Task directions> Output the data that follows exactly, line for line.
---------- Data segment
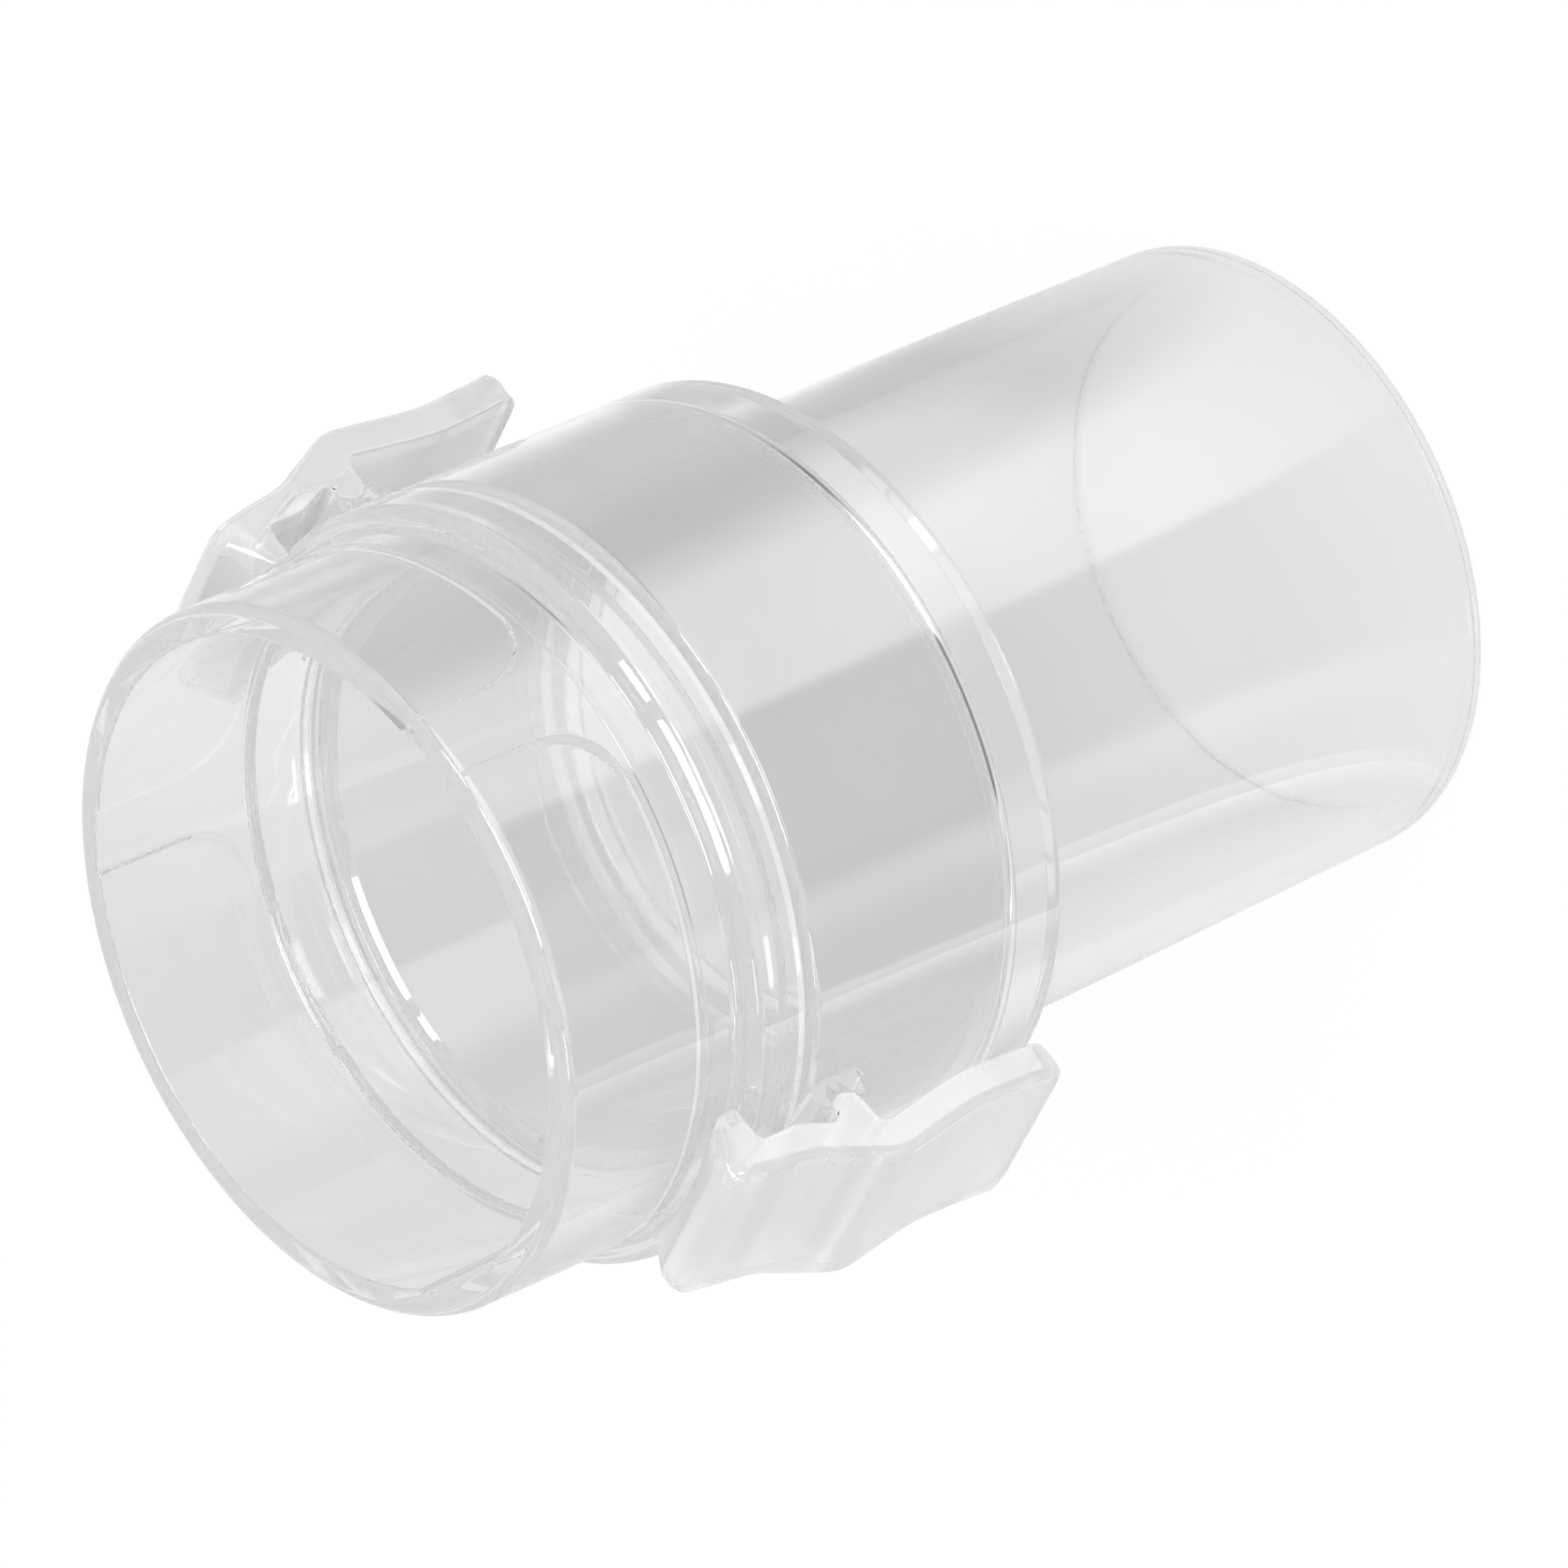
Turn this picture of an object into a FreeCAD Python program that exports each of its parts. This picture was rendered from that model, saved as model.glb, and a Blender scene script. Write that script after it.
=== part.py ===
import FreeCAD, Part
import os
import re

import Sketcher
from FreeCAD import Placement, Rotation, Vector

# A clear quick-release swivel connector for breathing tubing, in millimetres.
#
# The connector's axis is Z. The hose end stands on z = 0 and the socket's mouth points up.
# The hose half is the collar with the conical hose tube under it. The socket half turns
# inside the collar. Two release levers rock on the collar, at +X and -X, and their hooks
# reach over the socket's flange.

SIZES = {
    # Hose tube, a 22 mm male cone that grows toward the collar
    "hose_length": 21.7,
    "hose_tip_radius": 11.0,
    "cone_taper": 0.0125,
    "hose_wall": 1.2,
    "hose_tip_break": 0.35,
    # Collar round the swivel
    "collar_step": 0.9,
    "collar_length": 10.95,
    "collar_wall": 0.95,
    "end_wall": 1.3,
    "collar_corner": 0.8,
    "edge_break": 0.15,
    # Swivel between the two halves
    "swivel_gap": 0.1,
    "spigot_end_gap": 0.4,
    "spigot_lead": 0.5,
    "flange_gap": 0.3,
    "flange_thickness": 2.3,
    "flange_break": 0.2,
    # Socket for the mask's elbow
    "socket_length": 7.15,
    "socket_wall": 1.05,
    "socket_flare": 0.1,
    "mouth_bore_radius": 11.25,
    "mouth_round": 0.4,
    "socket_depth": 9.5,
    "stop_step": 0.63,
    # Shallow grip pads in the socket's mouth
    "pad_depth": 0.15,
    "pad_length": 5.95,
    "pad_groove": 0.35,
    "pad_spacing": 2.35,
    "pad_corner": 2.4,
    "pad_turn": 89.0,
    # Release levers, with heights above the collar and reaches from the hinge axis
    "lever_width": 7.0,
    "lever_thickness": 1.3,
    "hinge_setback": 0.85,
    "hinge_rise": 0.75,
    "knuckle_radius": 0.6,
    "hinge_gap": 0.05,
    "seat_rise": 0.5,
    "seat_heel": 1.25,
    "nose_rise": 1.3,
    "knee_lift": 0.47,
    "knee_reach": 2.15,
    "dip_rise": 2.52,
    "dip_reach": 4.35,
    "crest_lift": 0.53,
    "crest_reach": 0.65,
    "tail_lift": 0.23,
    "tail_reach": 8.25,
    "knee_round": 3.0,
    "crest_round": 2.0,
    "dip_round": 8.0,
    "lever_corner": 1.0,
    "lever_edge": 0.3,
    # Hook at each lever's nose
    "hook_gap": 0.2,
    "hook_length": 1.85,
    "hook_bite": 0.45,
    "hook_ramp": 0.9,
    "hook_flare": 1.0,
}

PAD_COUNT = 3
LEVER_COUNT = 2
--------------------
Exercise result>
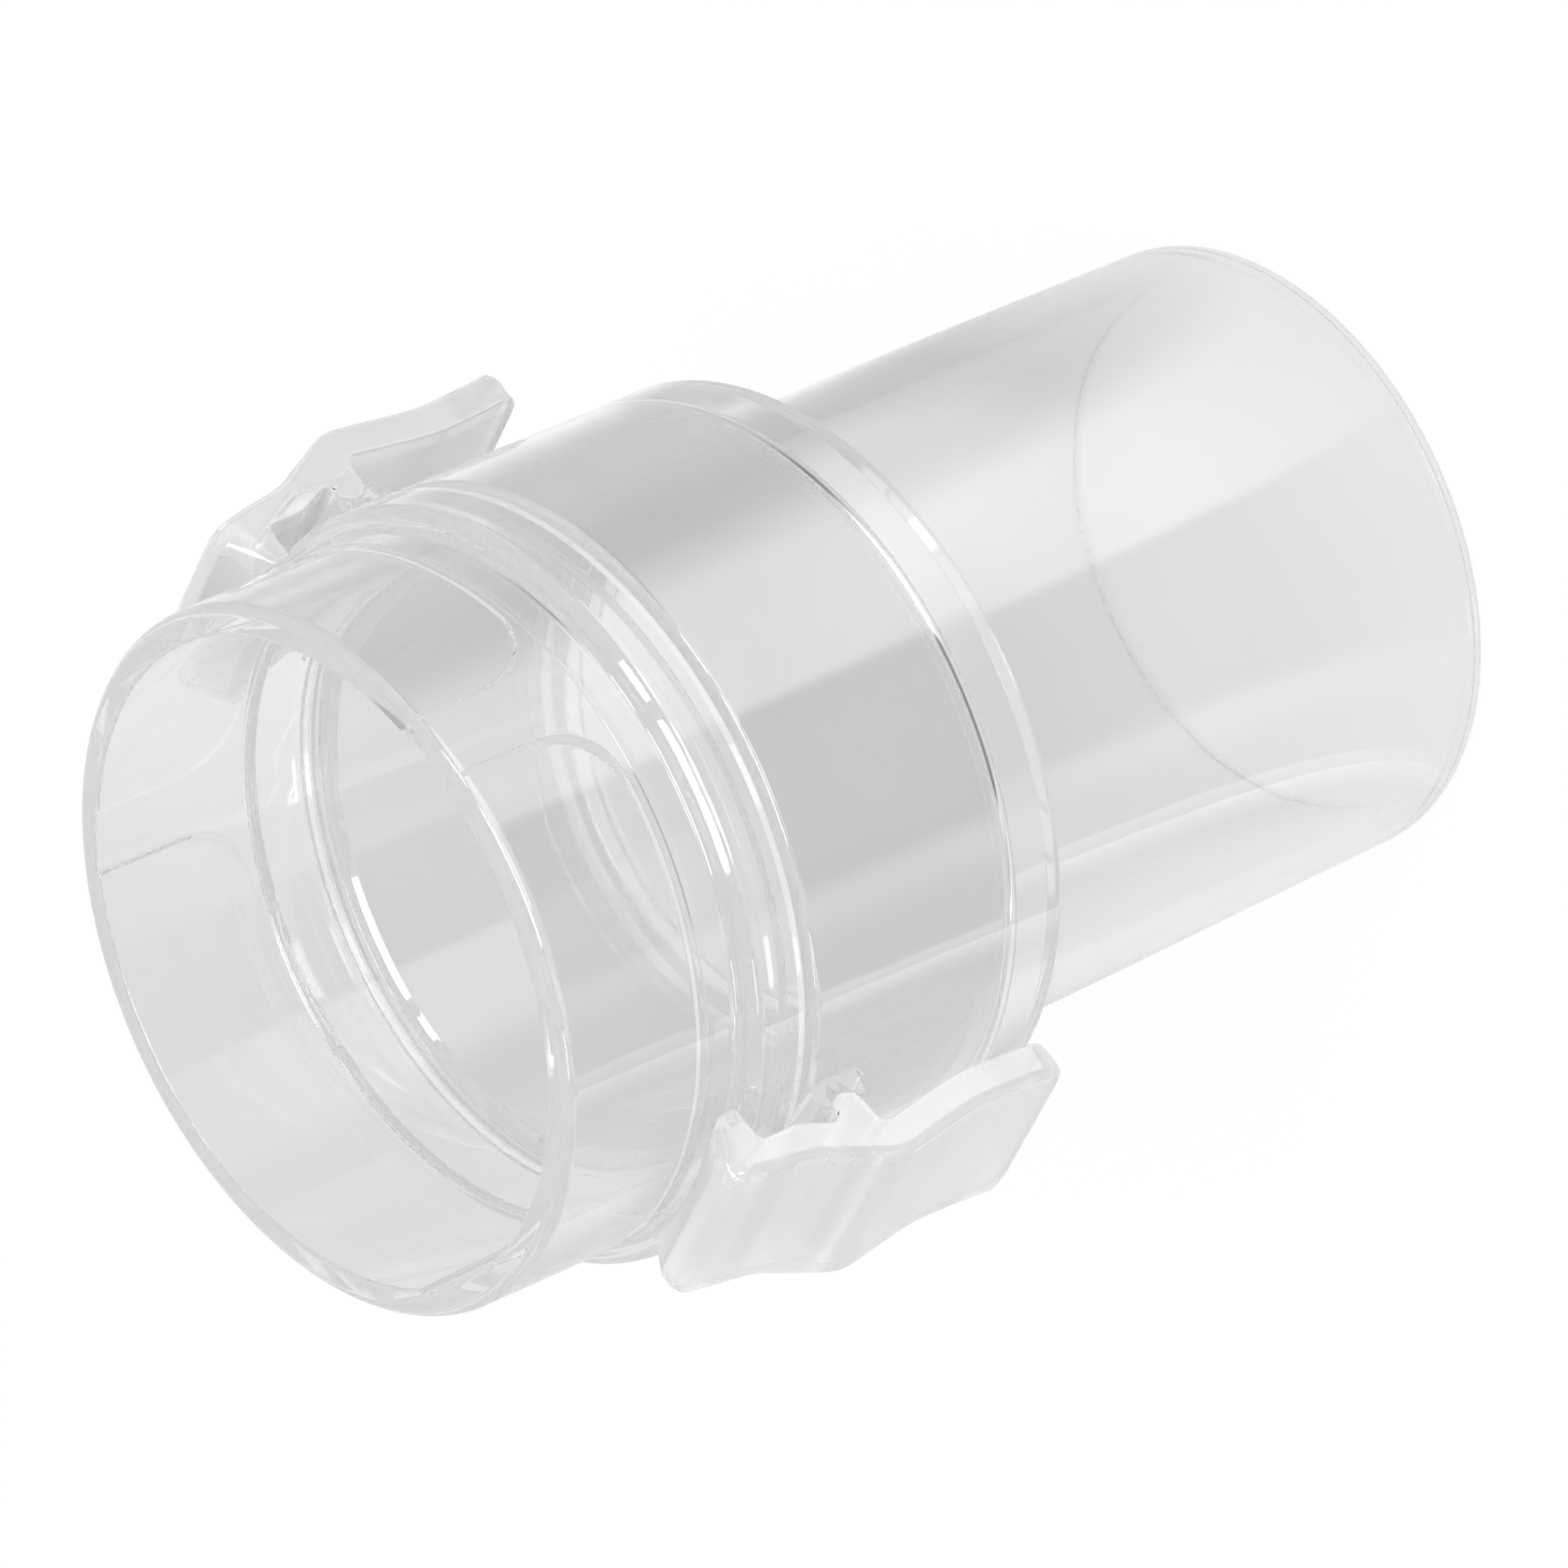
Turn this picture of an object into a FreeCAD Python program that exports each of its parts. This picture was rendered from that model, saved as model.glb, and a Blender scene script. Write that script after it.
=== part.py ===
import FreeCAD, Part
import os
import re

import Sketcher
from FreeCAD import Placement, Rotation, Vector

# A clear quick-release swivel connector for breathing tubing, in millimetres.
#
# The connector's axis is Z. The hose end stands on z = 0 and the socket's mouth points up.
# The hose half is the collar with the conical hose tube under it. The socket half turns
# inside the collar. Two release levers rock on the collar, at +X and -X, and their hooks
# reach over the socket's flange.

SIZES = {
    # Hose tube, a 22 mm male cone that grows toward the collar
    "hose_length": 21.7,
    "hose_tip_radius": 11.0,
    "cone_taper": 0.0125,
    "hose_wall": 1.2,
    "hose_tip_break": 0.35,
    # Collar round the swivel
    "collar_step": 0.9,
    "collar_length": 10.95,
    "collar_wall": 0.95,
    "end_wall": 1.3,
    "collar_corner": 0.8,
    "edge_break": 0.15,
    # Swivel between the two halves
    "swivel_gap": 0.1,
    "spigot_end_gap": 0.4,
    "spigot_lead": 0.5,
    "flange_gap": 0.3,
    "flange_thickness": 2.3,
    "flange_break": 0.2,
    # Socket for the mask's elbow
    "socket_length": 7.15,
    "socket_wall": 1.05,
    "socket_flare": 0.1,
    "mouth_bore_radius": 11.25,
    "mouth_round": 0.4,
    "socket_depth": 9.5,
    "stop_step": 0.63,
    # Shallow grip pads in the socket's mouth
    "pad_depth": 0.15,
    "pad_length": 5.95,
    "pad_groove": 0.35,
    "pad_spacing": 2.35,
    "pad_corner": 2.4,
    "pad_turn": 89.0,
    # Release levers, with heights above the collar and reaches from the hinge axis
    "lever_width": 7.0,
    "lever_thickness": 1.3,
    "hinge_setback": 0.85,
    "hinge_rise": 0.75,
    "knuckle_radius": 0.6,
    "hinge_gap": 0.05,
    "seat_rise": 0.5,
    "seat_heel": 1.25,
    "nose_rise": 1.3,
    "knee_lift": 0.47,
    "knee_reach": 2.15,
    "dip_rise": 2.52,
    "dip_reach": 4.35,
    "crest_lift": 0.53,
    "crest_reach": 0.65,
    "tail_lift": 0.23,
    "tail_reach": 8.25,
    "knee_round": 3.0,
    "crest_round": 2.0,
    "dip_round": 8.0,
    "lever_corner": 1.0,
    "lever_edge": 0.3,
    # Hook at each lever's nose
    "hook_gap": 0.2,
    "hook_length": 1.85,
    "hook_bite": 0.45,
    "hook_ramp": 0.9,
    "hook_flare": 1.0,
}

PAD_COUNT = 3
LEVER_COUNT = 2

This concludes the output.